Mountains small in distance

Mountains small in distance

On a clear day you really can see forever. The movie of that title is surreal and weird to me, possibly due to being stuck home sick in high school watching it as anything its creators intended. Today the sky is like that movie, like the 1970 in which it was made: brilliant, everything distant, the world open and amazed.

A dazzling week of sun has confused the seasons and my sense of time. Is it a fall day those first years in Texas, my child mind a little less confused by some coolness, finally, in the air? Is it the brilliant but still-brown day in high school, the Sunday the time changed, the world bright and silent as I walk between algebra assignments? It cannot be true that it is 2012 and I walk around Microsoft’s suburban streets. 2012 was to have had us living in lunar domes, or scrabbling through radioactive wreckage. No book I read ever considered such a fanciful year would be so mundane as to have us riding the bus to work.

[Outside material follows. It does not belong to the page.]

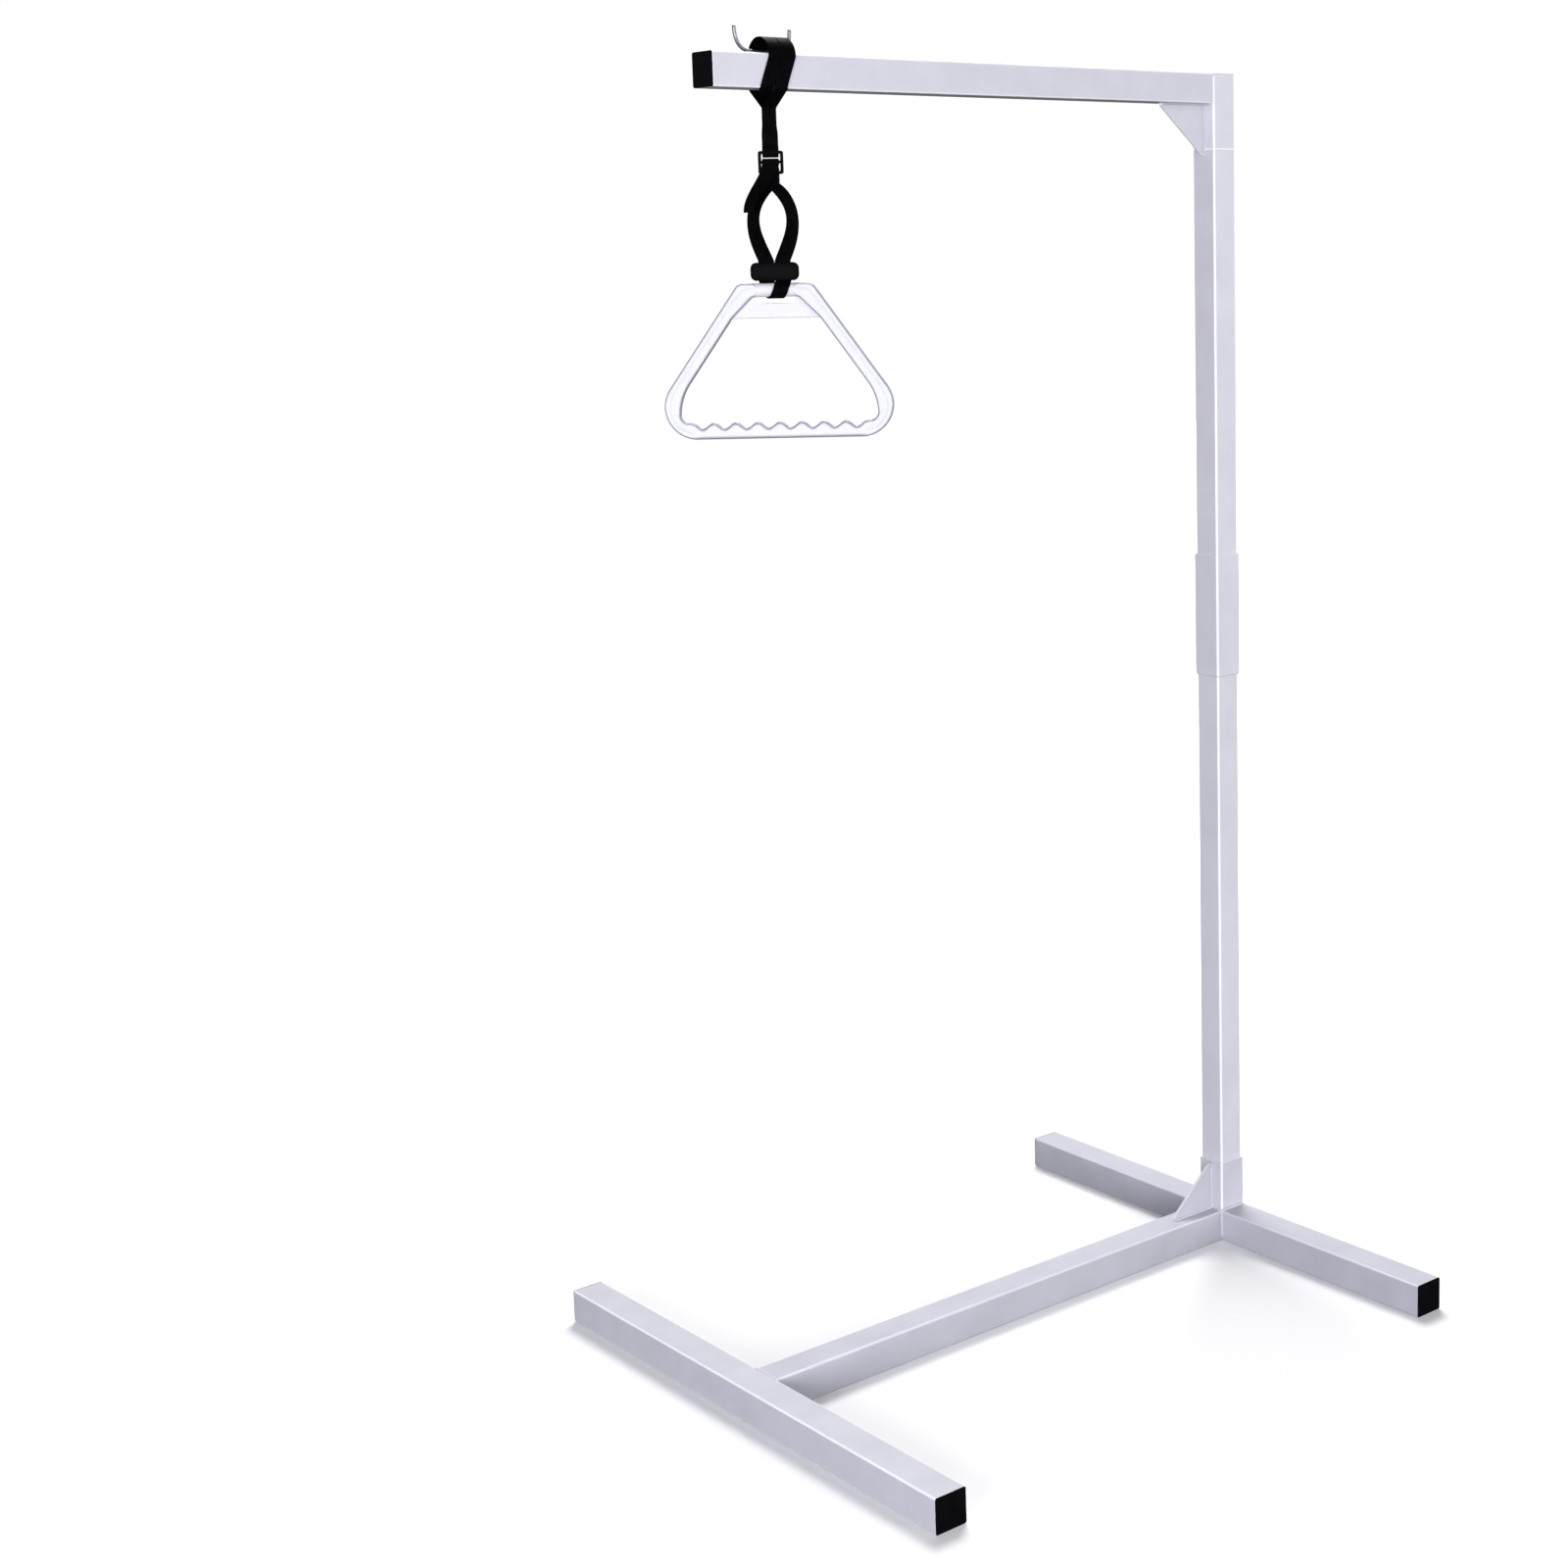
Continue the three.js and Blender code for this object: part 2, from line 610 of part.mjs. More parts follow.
// Lower length of the hanging strap: both plies turn to the handle's plane, then pass round
// the buckle's top bar. The frame here is the handle's, so the turn starts from the boom's.
function lowerStrapStations() {
  const stations = [];
  const twistSteps = 8;
  const ply = (side, step) => {
    const angle = -handleYaw * (1 - step / twistSteps);
    const across = new THREE.Vector3(Math.cos(angle), Math.sin(angle), 0);
    const forward = new THREE.Vector3(Math.sin(angle), -Math.cos(angle), 0);
    const z = strapLowerTop - (strapTwistLength * step) / twistSteps;
    const centre = forward.multiplyScalar(side * plyOffset);
    centre.z = z;
    return { centre, across };
  };
  for (let step = 0; step <= twistSteps; step += 1) {
    stations.push(ply(1, step));
  }
  const across = new THREE.Vector3(1, 0, 0);
  const wrapSteps = 10;
  for (let step = 0; step <= wrapSteps; step += 1) {
    const angle = (step * Math.PI) / wrapSteps;
    const y = -barWrapRadius * Math.cos(angle);
    const centre = new THREE.Vector3(0, y, topBarBottom - barWrapRadius * Math.sin(angle));
    if (step === 0) {
      stations.push({ centre: new THREE.Vector3(0, y, buckleTop), across });
    }
    stations.push({ centre, across });
    if (step === wrapSteps) {
      stations.push({ centre: new THREE.Vector3(0, y, buckleTop), across });
    }
  }
  for (let step = twistSteps; step >= 0; step -= 1) {
    const { centre, across: plyAcross } = ply(-1, step);
    stations.push({ centre, across: plyAcross });
  }
  return stations;
}

// Ladder buckle: a flat frame with three bars and two slots
function buckleGeometry() {
  const frame = roundedRectangle(new THREE.Shape(), buckleWidth, buckleHeight, buckleCornerRadius);
  const slotWidth = buckleWidth - 2 * buckleRailWidth;
  const middle = (buckleTop + buckleBottom) / 2;
  for (const [low, high] of [[middleBarTop, topBarBottom], [bottomBarTop, middleBarBottom]]) {
    const slot = roundedPath(new THREE.Path(), [
      [-slotWidth / 2, low - middle, buckleSlotRadius],
      [slotWidth / 2, low - middle, buckleSlotRadius],
      [slotWidth / 2, high - middle, buckleSlotRadius],
      [-slotWidth / 2, high - middle, buckleSlotRadius],
    ]);
    frame.holes.push(slot);
  }
  const geometry = new THREE.ExtrudeGeometry(frame, {
    depth: buckleThickness,
    bevelEnabled: false,
    curveSegments: 3,
  });
  geometry.translate(0, 0, -buckleThickness / 2);
  geometry.rotateX(Math.PI / 2);
  geometry.translate(0, 0, middle);
  return geometry;
}

// Tail: up in front of the fold, back under the middle bar, over it, and out as a free end
function tailStations() {
  const lowerPassZ = (bottomBarTop + barWrapRadius + webbingThickness / 2 + middleBarBottom) / 2;
  const bend = webbingThickness;
  const outY = -outerLegForward - tailForward / 3;
  const across = new THREE.Vector3(1, 0, 0);
  const threaded = bentLine([
    [-outerLegForward, foldEnd],
    [-outerLegForward, lowerPassZ, bend],
    [barWrapRadius, lowerPassZ, bend],
    [barWrapRadius, tailAboveBarZ, bend],
    [outY, tailAboveBarZ, bend],
    [outY, tailAboveBarZ - 2 * bend],
  ], 5);
  const stations = threaded.map(({ x: y, y: z }) => ({ centre: new THREE.Vector3(0, y, z), across }));
  const tailStart = tailAboveBarZ - 2 * bend;
  const steps = 12;
  for (let step = 1; step <= steps; step += 1) {
    const share = step / steps;
    const ease = share * share * (3 - 2 * share);
    const angle = -THREE.MathUtils.degToRad(tailTwistDegrees) * ease;
    stations.push({
      centre: new THREE.Vector3(
        -tailSwingOut * ease,
        outY - tailForward * Math.sin(share * Math.PI * 0.75),
        tailStart - (tailDrop + bend) * share,
      ),
      across: new THREE.Vector3(Math.cos(angle), Math.sin(angle), 0),
    });
  }
  return stations;
}

// Sewn end of the back leg: up behind the bottom bar, over it and down in front
function foldStations() {
  const across = new THREE.Vector3(1, 0, 0);
  const stations = [{ centre: new THREE.Vector3(0, barWrapRadius, foldEnd), across }];
  const steps = 10;
  for (let step = 0; step <= steps; step += 1) {
    const angle = (step * Math.PI) / steps;
    const y = barWrapRadius * Math.cos(angle);
    const centre = new THREE.Vector3(0, y, bottomBarTop + barWrapRadius * Math.sin(angle));
    stations.push({ centre, across });
  }
  stations.push({ centre: new THREE.Vector3(0, -barWrapRadius, foldEnd), across });
  return stations;
}

// A leg of the loop: side is 1 for the front leg, which bows right, and -1 for the back leg
function legStations(side) {
  const steps = 20;
  const bowed = legLength - 2 * legStraight;
  const startForward = side > 0 ? outerLegForward : barWrapRadius;
  const station = (share, z) => {
    const swell = Math.sin(share ** legSwellPower * Math.PI);
    const angle = THREE.MathUtils.degToRad(legTwistDegrees) * swell;
    const forward = startForward + (plyOffset - startForward) * share + legSpread * swell;
    const aside = legLowerOffset * share + legBow * swell;
    const centre = new THREE.Vector3(side * aside, -side * forward, z);
    return { centre, across: new THREE.Vector3(Math.cos(angle), Math.sin(angle), 0) };
  };
  const stations = [station(0, legTop)];
  for (let step = 0; step <= steps; step += 1) {
    const share = step / steps;
    stations.push(station(share, legTop - legStraight - bowed * share));
  }
  stations.push(station(1, legBottom));
  return stations;
}

// Everything on the buckle's body, in the handle's turned frame
function buildBuckle() {
  const buckle = new THREE.Group();
  buckle.position.set(strapX, 0, 0);
  buckle.rotation.z = handleYaw;
  addPiece(buckle, 'hanging_strap_lower', webbingGeometry(lowerStrapStations()), 'webbing');
  addPiece(buckle, 'ladder_buckle', buckleGeometry(), 'blackPlastic');
  addPiece(buckle, 'strap_tail', webbingGeometry(tailStations()), 'webbing');
  addPiece(buckle, 'sewn_fold', webbingGeometry(foldStations()), 'webbing');
  addPiece(buckle, 'loop_leg_front', webbingGeometry(legStations(1)), 'webbing');
  addPiece(buckle, 'loop_leg_back', webbingGeometry(legStations(-1)), 'webbing');
  return buckle;
}

// Handle loop: through the slider, round the handle's seat bar and back, a drop shape
function loopStations() {
  const apexZ = sliderOverBar;
  const apexDistance = Math.hypot(plyOffset, apexZ);
  const apexAngle = Math.atan2(apexZ, plyOffset);
  const tangentAngle = apexAngle - Math.acos(loopRadius / apexDistance);
  const sweep = Math.PI + 2 * tangentAngle;
  const steps = 16;
  const places = [[-plyOffset, apexZ + sliderHeight - webbingGap]];
  places.push([-plyOffset, apexZ]);
  for (let step = 0; step <= steps; step += 1) {
    const angle = Math.PI - tangentAngle + (sweep * step) / steps;
    places.push([loopRadius * Math.cos(angle), loopRadius * Math.sin(angle)]);
  }
  places.push([plyOffset, apexZ]);
  places.push([plyOffset, apexZ + sliderHeight - webbingGap]);
  const last = places.length - 1;
  const across = new THREE.Vector3(1, 0, 0);
  return places.map(([y, z], index) => {
    const middleShare = 1 - (2 * THREE.MathUtils.clamp(index - 1, 0, last - 2)) / (last - 2);
    return { centre: new THREE.Vector3(legLowerOffset * middleShare, y, z), across };
  });
}

// Slider: a rounded plate with a slot through it from top to bottom
function sliderGeometry() {
  const front = roundedRectangle(new THREE.Shape(), sliderWidth, sliderHeight, sliderCornerRadius);
  const slot = roundedRectangle(new THREE.Path(), sliderSlotWidth, sliderSlotDepth, sliderSlotRadius);
  const body = slabGeometry(front, sliderThickness, sliderEdgeBevel);
  body.translate(0, 0, sliderHeight / 2);
  const hole = new THREE.Shape(slot.getPoints(3));
  const cut = new THREE.ExtrudeGeometry(hole, { depth: sliderHeight + 2 * cutOverrun, bevelEnabled: false });
  cut.translate(0, 0, -cutOverrun);
  return geometryOf(solidOf(body).subtract(solidOf(cut)));
}

function buildLoopEnd() {
  const loopEnd = new THREE.Group();
  loopEnd.position.set(strapX, 0, handleBarZ);
  loopEnd.rotation.z = handleYaw;
  addPiece(loopEnd, 'strap_slider', sliderGeometry(), 'blackPlastic').position.z = sliderOverBar;
  addPiece(loopEnd, 'handle_loop', webbingGeometry(loopStations()), 'webbing');
  return loopEnd;
}

// Half width of the handle's outline at a drop below its top, along the arm's outer edge.
// The arm's straight edge is set by the rounded bottom corner's widest place.
const armRun = (() => {
  const topHalf = handleTopWidth / 2;
  let run = 1;
  for (let pass = 0; pass < 30; pass += 1) {
    const armAngle = Math.atan2(handleHeight, run);
    const cornerSide = handleBottomRadius / Math.tan(armAngle / 2);
    run = handleWidth / 2 - handleBottomRadius + cornerSide - topHalf;
  }
  return run;
})();
const armSlope = armRun / handleHeight;
const armBandAcross = handleArmBand * Math.hypot(1, armSlope);
const outerHalf = (drop) => handleTopWidth / 2 + armSlope * drop;
const innerHalf = (drop) => outerHalf(drop) - armBandAcross;

// Grip opening: straight arms, and a wavy lower edge with one valley for each finger
function gripOpening() {
  const valleyZ = gripThickness - handleHeight;
  const crestZ = valleyZ + gripCrest;
  const waveHalf = (gripValleys * gripPitch) / 2;
  const opening = new THREE.Path();
  const wide = innerHalf(handleInnerSideDrop);
  const bend = innerHalf(handleWebDrop);
  const outline = roundedPath(new THREE.Path(), [
    [-recessTopHalf, -recessTopDrop, handleInnerTopRadius],
    [-bend, -handleWebDrop, handleInnerBendRadius],
    [-wide, -handleInnerSideDrop, handleInnerSideRadius],
    [-wide, crestZ, handleInnerBottomRadius],
    [wide, crestZ, handleInnerBottomRadius],
    [wide, -handleInnerSideDrop, handleInnerSideRadius],
    [bend, -handleWebDrop, handleInnerBendRadius],
    [recessTopHalf, -recessTopDrop, handleInnerTopRadius],
  ]).getPoints(6);
  const wave = [];
  const steps = gripValleys * 8;
  for (let step = 0; step <= steps; step += 1) {
    const share = step / steps;
    const x = -waveHalf + 2 * waveHalf * share;
    const lift = 1 - Math.cos(share * gripValleys * 2 * Math.PI);
    wave.push(new THREE.Vector2(x, crestZ - (gripCrest * lift) / 2));
  }
  const lowest = Math.min(...outline.map((place) => place.y));
  const isFloor = (place) => place.y < lowest + cutOverrun / 10 && Math.abs(place.x) < wide;
  const insideWave = outline.filter((place) => !(isFloor(place) && Math.abs(place.x) < waveHalf));
  const split = insideWave.findIndex((place) => place.x > 0 && place.y < lowest + handleInnerBottomRadius);
  opening.setFromPoints([...insideWave.slice(0, split), ...wave, ...insideWave.slice(split)]);
  return opening;
}

// Flat slab in the handle's plane, bevelled or plain, from a shape drawn in X and Z
function slabGeometry(shape, depth, bevel) {
  const geometry = new THREE.ExtrudeGeometry(shape, {
    depth: depth - 2 * bevel,
    bevelEnabled: bevel > 0,
    bevelThickness: bevel,
    bevelSize: bevel,
    bevelOffset: -bevel,
    bevelSegments: 2,
    curveSegments: 8,
  });
  geometry.translate(0, 0, bevel - depth / 2);
  geometry.rotateX(Math.PI / 2);
  return geometry;
}

// The handle's own frame has its origin on the seat bar's axis
function handleGeometry() {
  const topHalf = handleTopWidth / 2;
  const bottomHalf = outerHalf(handleHeight);
  const outline = roundedPath(new THREE.Shape(), [
    [topHalf, 0, handleTopRadius],
    [-topHalf, 0, handleTopRadius],
    [-bottomHalf, -handleHeight, handleBottomRadius],
    [bottomHalf, -handleHeight, handleBottomRadius],
  ]);
  outline.holes.push(gripOpening());
  const frame = solidOf(slabGeometry(outline, handleDepth, handleEdgeBevel));
  const webTop = seatBarRadius;
  const webTopHalf = recessTopHalf + handleArmBand / 4;
  const webBottomHalf = innerHalf(handleWebDrop) + handleArmBand / 2;
  const web = new THREE.Shape();
  web.moveTo(-webTopHalf, -webTop);
  web.lineTo(-webBottomHalf, -handleWebDrop);
  web.lineTo(webBottomHalf, -handleWebDrop);
  web.lineTo(webTopHalf, -webTop);
  web.closePath();
  const webPlate = solidOf(slabGeometry(web, handleWebThickness, 0));
  const seatBottom = handleDepth + strapSeatDepth;
  const notchHeight = seatBottom + cutOverrun;
  const notch = new THREE.BoxGeometry(2 * strapSeatHalfWidth, handleDepth + 2 * cutOverrun, notchHeight);
  notch.translate(0, 0, notchHeight / 2 - seatBottom);
  const barLength = 2 * (strapSeatHalfWidth + seatBarMerge);
  const bar = new THREE.CylinderGeometry(seatBarRadius, seatBarRadius, barLength, 32);
  bar.rotateZ(Math.PI / 2);
  bar.translate(0, 0, -seatBarRadius);
  const whole = frame.add(webPlate).subtract(solidOf(notch)).add(solidOf(bar));
  const geometry = geometryOf(whole);
  geometry.translate(0, 0, seatBarRadius);
  return geometry;
}

function buildHandle() {
  const handle = new THREE.Group();
  handle.position.set(strapX, 0, handleBarZ);
  handle.rotation.z = handleYaw;
  addPiece(handle, 'grab_handle', handleGeometry(), 'whitePlastic');
  return handle;
}

const trapeze = new THREE.Group();
trapeze.add(buildBase());
trapeze.add(buildLowerColumn());
trapeze.add(buildMast());
trapeze.add(buildHangingStrap());
trapeze.add(buildBuckle());
trapeze.add(buildLoopEnd());
trapeze.add(buildHandle());

export default trapeze;
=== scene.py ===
"""Looks of a free-standing bed trapeze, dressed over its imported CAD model.

Every class holds its sizes in millimetres, and Shell turns them to metres when it makes a
mesh. +Z is up, +X points from the middle of the base to the column, and the origin is on the
floor in the middle of the base.
"""

from __future__ import annotations

import logging
import math
from dataclasses import dataclass, field, replace
from enum import Enum
from typing import Sequence

import bmesh
import bpy
import numpy as np
from mathutils import Matrix

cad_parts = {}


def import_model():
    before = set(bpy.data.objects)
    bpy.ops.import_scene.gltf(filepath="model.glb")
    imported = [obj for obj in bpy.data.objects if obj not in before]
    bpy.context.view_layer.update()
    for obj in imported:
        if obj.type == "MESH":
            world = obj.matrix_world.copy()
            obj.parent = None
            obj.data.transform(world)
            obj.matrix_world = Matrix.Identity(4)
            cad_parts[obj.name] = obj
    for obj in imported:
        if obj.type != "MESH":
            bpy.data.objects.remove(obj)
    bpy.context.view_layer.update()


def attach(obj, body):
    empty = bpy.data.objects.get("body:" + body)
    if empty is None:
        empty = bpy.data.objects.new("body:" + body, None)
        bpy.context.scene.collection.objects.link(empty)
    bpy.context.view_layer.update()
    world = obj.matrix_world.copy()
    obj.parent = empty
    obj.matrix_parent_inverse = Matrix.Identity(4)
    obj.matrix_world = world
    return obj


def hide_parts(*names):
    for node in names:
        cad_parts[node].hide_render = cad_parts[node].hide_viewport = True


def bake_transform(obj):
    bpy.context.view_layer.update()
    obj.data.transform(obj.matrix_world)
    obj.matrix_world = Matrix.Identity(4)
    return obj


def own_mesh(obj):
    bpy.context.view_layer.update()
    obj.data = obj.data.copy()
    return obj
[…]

I am walking with a friend when I take this picture. A hard walk, he has adopted it as his strengthening and longevity program: six miles or so up and down Seattle’s urban hills, up and down a half-mile of steps. He is much faster than two weeks ago when we last did it. The sun amazes with its unnatural brilliance. We pause and take pictures, longer for him with his newer iPhone. Look at that. We sound like our grandparents. If this weather holds, two weeks will make this view will be a riot of green.

You should look at this time as recovery. My friend told me this our last walk two weeks ago, and the idea has stayed with me. I’ve never had a drug problem and barely drink, but the obsessive need to be something and somewhere else I’ve known for as long as I can remember. Why else Star Trek?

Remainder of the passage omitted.